Como pronto!!!??? Pasmem! O tal sofisticado disk-pack instalado, que custava algumas dezenas de milhares de dólares,tinha capacidade de 8 Gigabytes, mas um longo parafuso, que funcionava de fato como um limitador mecânico de curso para as cabeças de leitura do disco, limitava o acesso somente até uma parte dos “pratos” magnéticos do sistema de discos. Retirado o parafuso, as cabeças de leitura podiam agora acessar toda a superfície disponível e, por conseguinte, usar todos os 8 Gigabytes!! “Pronto, agora só mandar o sistema operacional alocar a nova área livre”.

Alguns podem achar uma solução brilhante e criativa, outros podem achar de ética duvidosa. Era mais barato para a IBM instalar os discos já com a capacidade grande e cobrar do cliente só pelos 4 Gigabytes usados. No dia que quisesse a ampliação o custo dessa ampliação era virtualmente zero e o cliente passaria a pagar pelo espaço total.

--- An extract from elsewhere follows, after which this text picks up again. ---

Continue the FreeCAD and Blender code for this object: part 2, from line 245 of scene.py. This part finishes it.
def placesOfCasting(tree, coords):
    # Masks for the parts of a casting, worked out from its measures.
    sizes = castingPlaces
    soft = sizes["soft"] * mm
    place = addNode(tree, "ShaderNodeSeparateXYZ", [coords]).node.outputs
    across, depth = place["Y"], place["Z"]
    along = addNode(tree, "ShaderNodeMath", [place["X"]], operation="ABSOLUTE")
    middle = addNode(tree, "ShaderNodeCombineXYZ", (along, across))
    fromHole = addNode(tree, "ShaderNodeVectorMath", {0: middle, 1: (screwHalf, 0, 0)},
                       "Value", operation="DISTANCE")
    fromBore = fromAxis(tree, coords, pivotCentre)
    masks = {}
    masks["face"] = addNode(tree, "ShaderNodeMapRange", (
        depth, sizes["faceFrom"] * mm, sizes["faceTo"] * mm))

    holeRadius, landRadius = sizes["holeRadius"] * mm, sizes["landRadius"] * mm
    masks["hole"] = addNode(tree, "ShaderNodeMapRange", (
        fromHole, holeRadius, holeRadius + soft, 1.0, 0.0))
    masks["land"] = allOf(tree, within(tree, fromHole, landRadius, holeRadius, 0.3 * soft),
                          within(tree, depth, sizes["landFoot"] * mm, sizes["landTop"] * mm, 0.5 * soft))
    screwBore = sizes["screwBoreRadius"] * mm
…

Mas não era só a IBM que tinha idéias “criativas” assim. Nosso nobre colega Piropo aqui do Fórum PCs relembrou outro episódio semelhante, mas protagonizado pela Intel na época do saudoso (??!!) processador 486. Para baratear o produto 486 que fora recém lançado, a Intel criou uma versão mais simples, com menos memória cachê e clock mais baixo. Inventou uma motherboard que tinha, além do soquete para o processador, um soquete extra para um tal “Overdrive Processor”. Seria um segundo processador que supostamente somaria forças com o processador existente no dia que o usuário resolvesse que precisaria de mais força em seu PC. Mas segundo o Piropo (e ele está certo), este segundo processador especial, o tal “Overdrive” era na verdade um 486 comum, aquele mais caro, com mais cachê e clock maior, travestido por razões de marketing de uma aparência diferenciada, mas que ao ser plugado nesta placa mãe “especial” fazia somente desabilitar o 486 mais simples pré existente e este novo assumia completamente o controle do outro que provavelmente até frio ficava (se não ficava frio ficava com certeza na ociosidade 100% do tempo).

A dúvida, ou mesmo pergunta que faço, é se você considera corretas estas abordagens de marketing afetando a suposta utilidade técnica dos produtos? Seria correto ou algum tipo de “grupo”?